⟨

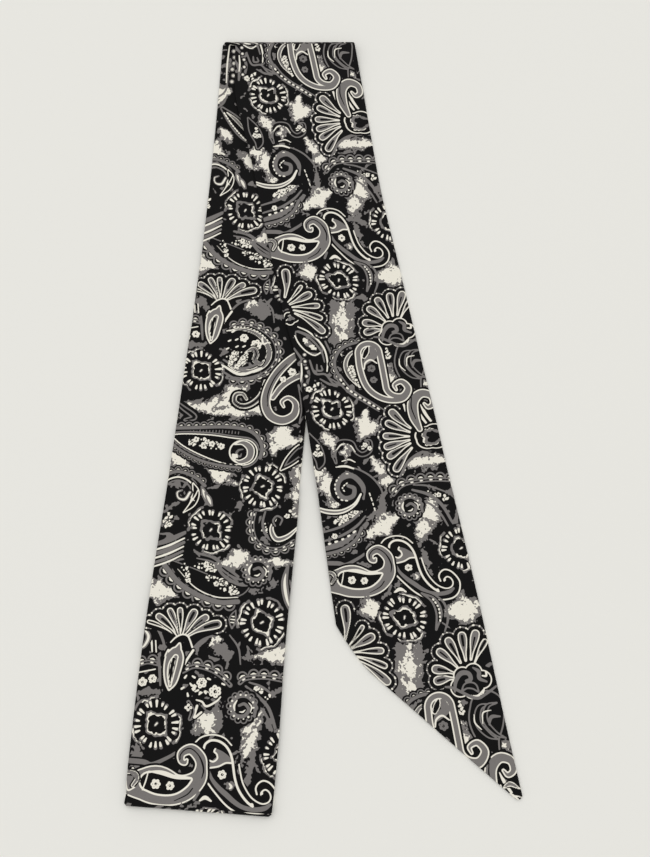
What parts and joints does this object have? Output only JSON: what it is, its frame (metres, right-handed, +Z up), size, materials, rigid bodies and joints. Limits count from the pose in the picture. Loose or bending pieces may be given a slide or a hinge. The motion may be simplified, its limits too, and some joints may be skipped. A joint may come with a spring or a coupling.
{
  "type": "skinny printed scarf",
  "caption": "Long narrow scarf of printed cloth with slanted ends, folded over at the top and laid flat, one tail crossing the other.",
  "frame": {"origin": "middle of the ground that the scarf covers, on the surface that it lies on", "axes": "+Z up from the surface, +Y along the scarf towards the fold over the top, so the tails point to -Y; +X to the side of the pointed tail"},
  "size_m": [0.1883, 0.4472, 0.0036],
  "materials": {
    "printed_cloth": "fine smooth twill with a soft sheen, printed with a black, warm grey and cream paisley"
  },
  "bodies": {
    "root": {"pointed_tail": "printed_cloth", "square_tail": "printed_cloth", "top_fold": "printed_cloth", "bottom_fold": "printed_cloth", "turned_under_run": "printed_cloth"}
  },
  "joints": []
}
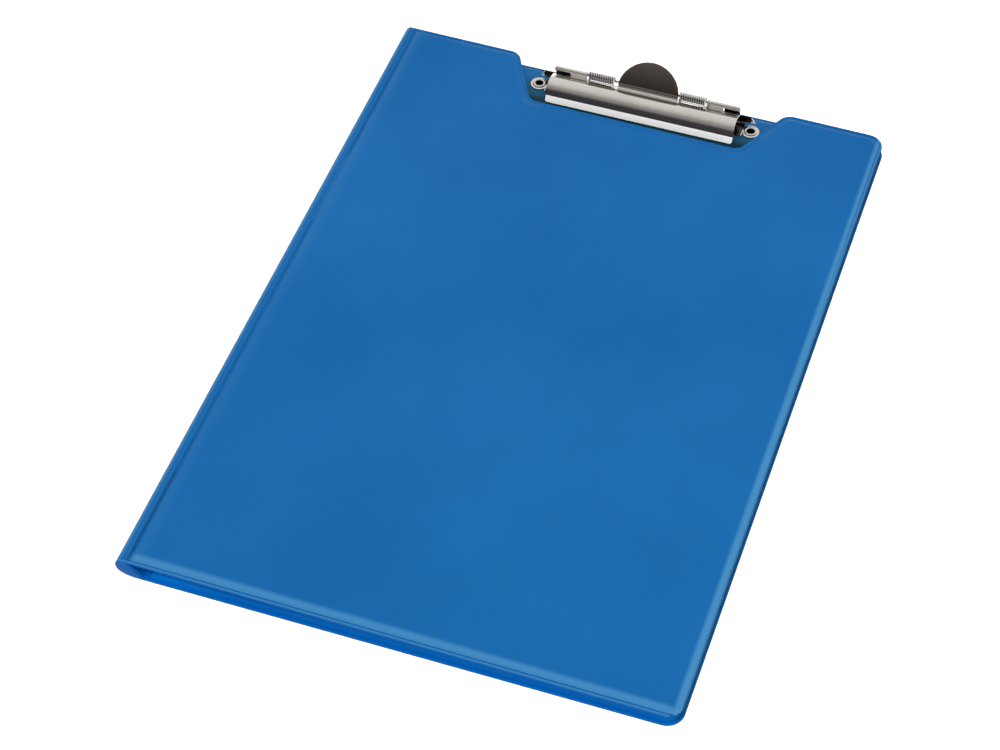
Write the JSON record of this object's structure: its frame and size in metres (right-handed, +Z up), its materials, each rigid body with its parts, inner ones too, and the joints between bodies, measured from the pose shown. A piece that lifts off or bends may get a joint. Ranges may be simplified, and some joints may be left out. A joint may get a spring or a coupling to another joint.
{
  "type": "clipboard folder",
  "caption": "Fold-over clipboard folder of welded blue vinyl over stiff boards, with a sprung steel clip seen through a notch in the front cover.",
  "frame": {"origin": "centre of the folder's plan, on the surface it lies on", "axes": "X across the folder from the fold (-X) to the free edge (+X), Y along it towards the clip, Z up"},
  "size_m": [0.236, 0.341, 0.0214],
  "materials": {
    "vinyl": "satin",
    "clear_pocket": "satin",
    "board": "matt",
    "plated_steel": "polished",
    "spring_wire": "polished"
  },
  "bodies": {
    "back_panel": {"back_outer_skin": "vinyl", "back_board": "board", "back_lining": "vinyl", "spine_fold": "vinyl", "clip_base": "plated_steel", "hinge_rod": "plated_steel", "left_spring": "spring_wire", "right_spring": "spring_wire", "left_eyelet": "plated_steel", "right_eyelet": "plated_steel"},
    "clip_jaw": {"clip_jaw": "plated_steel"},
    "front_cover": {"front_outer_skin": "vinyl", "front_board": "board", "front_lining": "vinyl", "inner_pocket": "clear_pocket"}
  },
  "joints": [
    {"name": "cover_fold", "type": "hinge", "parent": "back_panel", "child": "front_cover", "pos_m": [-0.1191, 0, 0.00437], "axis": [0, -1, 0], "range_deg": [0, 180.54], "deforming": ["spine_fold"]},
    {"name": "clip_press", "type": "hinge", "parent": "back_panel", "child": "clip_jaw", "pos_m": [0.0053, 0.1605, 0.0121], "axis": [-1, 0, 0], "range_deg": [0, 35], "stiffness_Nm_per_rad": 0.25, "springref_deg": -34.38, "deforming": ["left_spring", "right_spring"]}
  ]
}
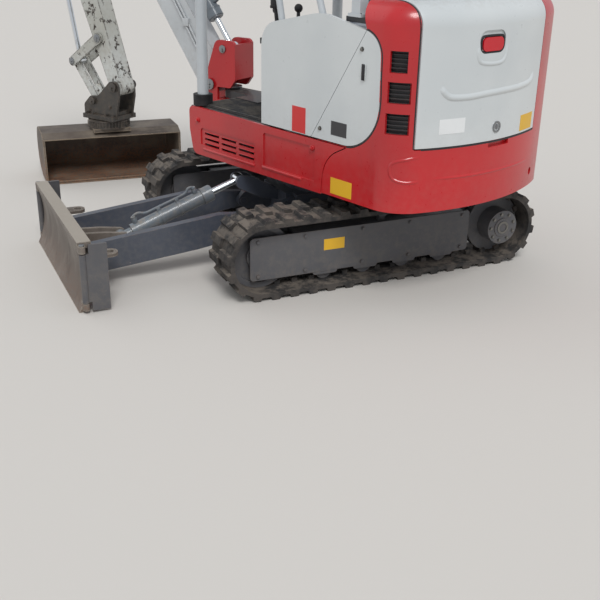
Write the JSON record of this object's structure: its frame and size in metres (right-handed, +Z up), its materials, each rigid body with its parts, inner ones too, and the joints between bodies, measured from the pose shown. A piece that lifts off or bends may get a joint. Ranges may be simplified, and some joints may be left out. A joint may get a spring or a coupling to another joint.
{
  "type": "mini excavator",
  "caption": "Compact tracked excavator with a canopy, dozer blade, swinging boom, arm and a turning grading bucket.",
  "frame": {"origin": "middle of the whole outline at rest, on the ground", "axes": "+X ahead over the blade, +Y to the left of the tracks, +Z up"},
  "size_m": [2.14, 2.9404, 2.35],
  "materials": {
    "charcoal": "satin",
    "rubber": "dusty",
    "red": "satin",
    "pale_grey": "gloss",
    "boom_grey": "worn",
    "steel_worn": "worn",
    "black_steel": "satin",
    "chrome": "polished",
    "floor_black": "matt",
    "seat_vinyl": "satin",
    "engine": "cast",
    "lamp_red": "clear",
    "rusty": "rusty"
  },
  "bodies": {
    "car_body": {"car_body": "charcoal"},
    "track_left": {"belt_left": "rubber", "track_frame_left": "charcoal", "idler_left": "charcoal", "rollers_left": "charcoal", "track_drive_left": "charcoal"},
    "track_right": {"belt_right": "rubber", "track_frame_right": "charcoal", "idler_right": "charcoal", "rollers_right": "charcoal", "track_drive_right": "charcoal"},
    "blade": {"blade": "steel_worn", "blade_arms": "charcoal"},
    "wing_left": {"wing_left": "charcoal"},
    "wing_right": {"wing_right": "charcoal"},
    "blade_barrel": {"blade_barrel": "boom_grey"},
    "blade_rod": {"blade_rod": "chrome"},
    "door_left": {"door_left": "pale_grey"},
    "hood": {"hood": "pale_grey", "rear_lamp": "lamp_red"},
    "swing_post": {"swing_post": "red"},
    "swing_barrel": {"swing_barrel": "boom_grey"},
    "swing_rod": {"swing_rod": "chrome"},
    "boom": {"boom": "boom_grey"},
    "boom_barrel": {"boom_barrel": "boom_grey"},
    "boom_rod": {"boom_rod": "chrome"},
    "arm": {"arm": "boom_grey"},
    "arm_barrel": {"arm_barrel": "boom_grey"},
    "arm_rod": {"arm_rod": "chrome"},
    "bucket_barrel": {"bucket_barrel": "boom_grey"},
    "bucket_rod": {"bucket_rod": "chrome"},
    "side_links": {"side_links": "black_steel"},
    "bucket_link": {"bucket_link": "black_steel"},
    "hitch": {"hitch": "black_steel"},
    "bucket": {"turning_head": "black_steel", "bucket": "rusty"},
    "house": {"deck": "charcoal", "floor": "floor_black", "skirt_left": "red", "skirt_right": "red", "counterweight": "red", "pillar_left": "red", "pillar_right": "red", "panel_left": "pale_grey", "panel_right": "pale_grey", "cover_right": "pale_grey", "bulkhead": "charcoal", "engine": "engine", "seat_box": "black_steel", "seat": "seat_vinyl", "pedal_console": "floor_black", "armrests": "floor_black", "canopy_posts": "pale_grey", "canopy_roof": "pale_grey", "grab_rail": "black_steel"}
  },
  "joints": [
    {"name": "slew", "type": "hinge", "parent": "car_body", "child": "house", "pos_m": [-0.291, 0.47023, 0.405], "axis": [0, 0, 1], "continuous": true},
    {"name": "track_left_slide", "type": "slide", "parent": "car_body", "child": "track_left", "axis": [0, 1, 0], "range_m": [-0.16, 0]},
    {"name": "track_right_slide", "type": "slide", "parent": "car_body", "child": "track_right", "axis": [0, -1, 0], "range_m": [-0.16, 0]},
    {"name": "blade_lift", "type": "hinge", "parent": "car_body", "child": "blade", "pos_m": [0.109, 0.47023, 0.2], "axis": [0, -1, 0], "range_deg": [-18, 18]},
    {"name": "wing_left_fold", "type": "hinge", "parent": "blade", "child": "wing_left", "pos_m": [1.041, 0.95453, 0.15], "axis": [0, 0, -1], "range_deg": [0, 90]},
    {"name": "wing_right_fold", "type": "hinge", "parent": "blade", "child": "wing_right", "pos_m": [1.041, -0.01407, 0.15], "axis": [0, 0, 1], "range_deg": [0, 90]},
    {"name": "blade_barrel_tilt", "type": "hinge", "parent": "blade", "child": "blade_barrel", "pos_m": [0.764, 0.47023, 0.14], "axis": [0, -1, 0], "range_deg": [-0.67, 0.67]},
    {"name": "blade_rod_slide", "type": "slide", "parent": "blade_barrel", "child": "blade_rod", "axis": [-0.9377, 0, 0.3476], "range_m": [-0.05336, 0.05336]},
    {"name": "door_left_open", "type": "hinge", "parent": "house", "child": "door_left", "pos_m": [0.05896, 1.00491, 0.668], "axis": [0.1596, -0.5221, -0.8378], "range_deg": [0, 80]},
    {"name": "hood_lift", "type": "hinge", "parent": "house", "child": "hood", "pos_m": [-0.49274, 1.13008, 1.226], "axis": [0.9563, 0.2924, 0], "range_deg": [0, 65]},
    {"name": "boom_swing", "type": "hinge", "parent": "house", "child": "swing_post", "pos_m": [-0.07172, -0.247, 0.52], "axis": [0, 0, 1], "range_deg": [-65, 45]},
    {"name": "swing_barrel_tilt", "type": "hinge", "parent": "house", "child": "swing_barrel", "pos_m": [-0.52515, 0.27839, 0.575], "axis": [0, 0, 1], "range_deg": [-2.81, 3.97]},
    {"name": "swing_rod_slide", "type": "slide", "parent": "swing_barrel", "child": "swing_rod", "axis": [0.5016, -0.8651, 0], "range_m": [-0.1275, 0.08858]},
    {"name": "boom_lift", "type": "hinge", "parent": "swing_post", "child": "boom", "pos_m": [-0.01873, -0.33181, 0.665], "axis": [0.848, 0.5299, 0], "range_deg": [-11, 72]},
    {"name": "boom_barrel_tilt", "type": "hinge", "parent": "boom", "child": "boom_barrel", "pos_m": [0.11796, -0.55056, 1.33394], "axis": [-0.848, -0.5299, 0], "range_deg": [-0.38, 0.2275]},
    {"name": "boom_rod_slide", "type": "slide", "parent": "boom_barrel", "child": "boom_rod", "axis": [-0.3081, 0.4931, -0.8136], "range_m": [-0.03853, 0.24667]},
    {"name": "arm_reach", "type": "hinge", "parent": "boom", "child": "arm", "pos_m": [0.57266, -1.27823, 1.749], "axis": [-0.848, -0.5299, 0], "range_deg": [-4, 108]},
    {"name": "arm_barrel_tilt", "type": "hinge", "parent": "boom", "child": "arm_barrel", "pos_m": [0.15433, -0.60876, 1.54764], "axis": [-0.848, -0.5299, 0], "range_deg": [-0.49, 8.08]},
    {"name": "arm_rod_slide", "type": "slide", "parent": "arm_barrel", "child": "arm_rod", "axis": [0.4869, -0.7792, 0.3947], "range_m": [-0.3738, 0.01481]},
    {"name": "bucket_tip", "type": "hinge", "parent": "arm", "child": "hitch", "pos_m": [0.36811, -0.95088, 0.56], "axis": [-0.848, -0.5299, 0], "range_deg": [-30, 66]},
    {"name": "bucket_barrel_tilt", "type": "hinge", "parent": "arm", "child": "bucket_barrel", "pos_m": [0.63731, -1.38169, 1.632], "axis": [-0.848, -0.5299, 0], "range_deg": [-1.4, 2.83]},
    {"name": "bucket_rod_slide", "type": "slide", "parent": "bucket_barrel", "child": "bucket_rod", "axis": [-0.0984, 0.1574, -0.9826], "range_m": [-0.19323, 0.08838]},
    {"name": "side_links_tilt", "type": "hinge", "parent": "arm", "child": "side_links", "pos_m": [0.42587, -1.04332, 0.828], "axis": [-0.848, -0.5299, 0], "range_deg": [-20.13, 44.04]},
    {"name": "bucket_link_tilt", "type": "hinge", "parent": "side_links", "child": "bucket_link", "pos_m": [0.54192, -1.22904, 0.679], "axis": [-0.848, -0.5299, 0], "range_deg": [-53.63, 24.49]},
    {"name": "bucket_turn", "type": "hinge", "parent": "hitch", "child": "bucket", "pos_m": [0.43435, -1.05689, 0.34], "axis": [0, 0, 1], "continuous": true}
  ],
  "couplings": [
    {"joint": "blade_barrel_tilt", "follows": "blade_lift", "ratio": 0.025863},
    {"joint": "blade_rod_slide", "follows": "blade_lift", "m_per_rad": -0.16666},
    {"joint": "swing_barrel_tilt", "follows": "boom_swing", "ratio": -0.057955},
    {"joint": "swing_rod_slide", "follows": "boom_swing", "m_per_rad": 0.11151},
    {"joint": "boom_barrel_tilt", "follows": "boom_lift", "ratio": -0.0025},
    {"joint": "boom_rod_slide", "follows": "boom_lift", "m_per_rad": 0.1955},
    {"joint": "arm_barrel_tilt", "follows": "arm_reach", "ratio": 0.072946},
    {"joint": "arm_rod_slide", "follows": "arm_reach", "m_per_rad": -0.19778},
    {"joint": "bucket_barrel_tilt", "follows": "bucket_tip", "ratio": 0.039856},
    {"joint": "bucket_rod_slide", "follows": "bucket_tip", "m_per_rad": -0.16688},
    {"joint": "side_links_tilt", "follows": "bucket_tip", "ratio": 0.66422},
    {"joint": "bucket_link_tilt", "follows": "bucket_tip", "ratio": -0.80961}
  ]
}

⟩

### DO THIS
State the number of lines in this listing that contain the string "with", and add nothing else.

### THE OUTPUT
7